■ Written instruction ■
Tell me how many lines hold "scene", please, using only the number.

┄┄┄┄┄┄┄┄┄┄┄┄┄┄┄┄┄┄┄┄

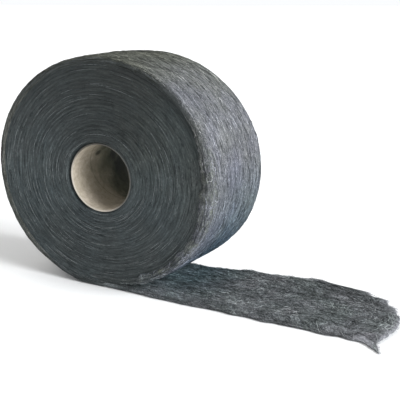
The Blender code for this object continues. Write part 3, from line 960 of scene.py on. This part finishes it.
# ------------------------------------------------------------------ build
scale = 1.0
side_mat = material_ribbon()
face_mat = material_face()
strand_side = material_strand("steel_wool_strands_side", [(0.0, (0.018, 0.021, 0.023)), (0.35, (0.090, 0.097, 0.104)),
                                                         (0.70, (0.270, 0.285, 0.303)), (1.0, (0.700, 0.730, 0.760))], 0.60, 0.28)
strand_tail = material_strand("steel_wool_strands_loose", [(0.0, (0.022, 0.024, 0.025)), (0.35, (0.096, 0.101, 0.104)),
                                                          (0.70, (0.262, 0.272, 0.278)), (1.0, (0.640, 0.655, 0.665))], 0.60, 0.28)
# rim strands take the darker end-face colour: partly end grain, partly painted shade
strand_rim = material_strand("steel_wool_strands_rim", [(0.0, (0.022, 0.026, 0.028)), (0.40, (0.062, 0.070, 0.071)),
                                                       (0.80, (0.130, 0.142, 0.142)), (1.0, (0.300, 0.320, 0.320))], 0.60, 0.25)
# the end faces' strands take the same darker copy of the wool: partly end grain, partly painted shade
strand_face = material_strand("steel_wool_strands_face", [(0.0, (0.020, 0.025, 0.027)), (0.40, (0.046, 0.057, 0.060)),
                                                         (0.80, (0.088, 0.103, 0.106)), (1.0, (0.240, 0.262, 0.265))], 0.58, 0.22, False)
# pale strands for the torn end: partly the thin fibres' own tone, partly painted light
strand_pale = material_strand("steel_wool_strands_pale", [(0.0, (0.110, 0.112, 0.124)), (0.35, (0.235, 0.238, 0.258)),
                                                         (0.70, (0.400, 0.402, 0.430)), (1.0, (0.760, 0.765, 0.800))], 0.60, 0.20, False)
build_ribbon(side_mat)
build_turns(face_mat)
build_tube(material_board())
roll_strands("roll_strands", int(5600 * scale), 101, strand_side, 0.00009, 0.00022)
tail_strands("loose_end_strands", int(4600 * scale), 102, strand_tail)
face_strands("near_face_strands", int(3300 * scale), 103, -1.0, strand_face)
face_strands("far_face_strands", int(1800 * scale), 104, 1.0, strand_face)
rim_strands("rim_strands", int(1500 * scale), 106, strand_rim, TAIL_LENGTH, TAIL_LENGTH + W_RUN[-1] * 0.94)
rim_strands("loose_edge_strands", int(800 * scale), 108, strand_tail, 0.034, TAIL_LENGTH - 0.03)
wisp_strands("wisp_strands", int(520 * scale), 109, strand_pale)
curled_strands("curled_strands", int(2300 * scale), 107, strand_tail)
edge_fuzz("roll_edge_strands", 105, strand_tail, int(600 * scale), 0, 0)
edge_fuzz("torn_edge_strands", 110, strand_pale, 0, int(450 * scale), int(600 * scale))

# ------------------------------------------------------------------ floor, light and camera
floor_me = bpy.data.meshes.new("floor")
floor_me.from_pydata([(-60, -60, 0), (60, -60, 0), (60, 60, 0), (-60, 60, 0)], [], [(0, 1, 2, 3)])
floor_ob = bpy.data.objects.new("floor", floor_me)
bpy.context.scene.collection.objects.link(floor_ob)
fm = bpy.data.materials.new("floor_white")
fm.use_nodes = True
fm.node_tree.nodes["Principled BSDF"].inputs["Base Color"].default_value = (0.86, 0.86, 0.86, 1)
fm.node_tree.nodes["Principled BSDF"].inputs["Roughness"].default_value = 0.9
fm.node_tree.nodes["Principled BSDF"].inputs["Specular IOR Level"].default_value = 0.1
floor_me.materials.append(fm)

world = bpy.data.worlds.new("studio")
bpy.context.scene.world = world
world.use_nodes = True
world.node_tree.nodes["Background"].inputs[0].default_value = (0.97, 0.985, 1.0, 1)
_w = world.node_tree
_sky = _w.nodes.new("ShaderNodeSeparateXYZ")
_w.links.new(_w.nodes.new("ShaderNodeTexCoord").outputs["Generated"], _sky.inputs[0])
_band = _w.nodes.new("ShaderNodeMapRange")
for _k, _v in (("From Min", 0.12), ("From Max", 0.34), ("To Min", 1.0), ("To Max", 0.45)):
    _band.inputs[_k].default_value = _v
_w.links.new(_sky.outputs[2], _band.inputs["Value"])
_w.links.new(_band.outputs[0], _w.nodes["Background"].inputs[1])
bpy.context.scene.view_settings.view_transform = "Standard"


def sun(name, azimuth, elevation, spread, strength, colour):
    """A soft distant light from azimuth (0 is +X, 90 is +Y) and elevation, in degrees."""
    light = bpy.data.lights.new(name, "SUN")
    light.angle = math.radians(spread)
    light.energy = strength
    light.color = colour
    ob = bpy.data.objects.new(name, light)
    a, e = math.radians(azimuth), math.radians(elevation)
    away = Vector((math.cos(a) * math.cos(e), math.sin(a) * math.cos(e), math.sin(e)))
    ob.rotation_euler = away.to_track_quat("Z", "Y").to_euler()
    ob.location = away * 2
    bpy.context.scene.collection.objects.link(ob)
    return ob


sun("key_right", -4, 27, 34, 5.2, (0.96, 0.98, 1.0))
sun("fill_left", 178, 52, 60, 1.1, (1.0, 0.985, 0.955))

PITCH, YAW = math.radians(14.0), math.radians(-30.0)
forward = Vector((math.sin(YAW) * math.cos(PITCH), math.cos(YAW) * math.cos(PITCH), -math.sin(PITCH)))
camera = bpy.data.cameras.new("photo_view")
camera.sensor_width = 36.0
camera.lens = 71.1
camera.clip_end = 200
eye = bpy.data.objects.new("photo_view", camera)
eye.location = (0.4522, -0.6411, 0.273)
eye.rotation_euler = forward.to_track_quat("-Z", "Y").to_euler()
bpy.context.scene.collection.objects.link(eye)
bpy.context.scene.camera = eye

┄┄┄┄┄┄┄┄┄┄┄┄┄┄┄┄┄┄┄┄

■ Completed exercise ■
7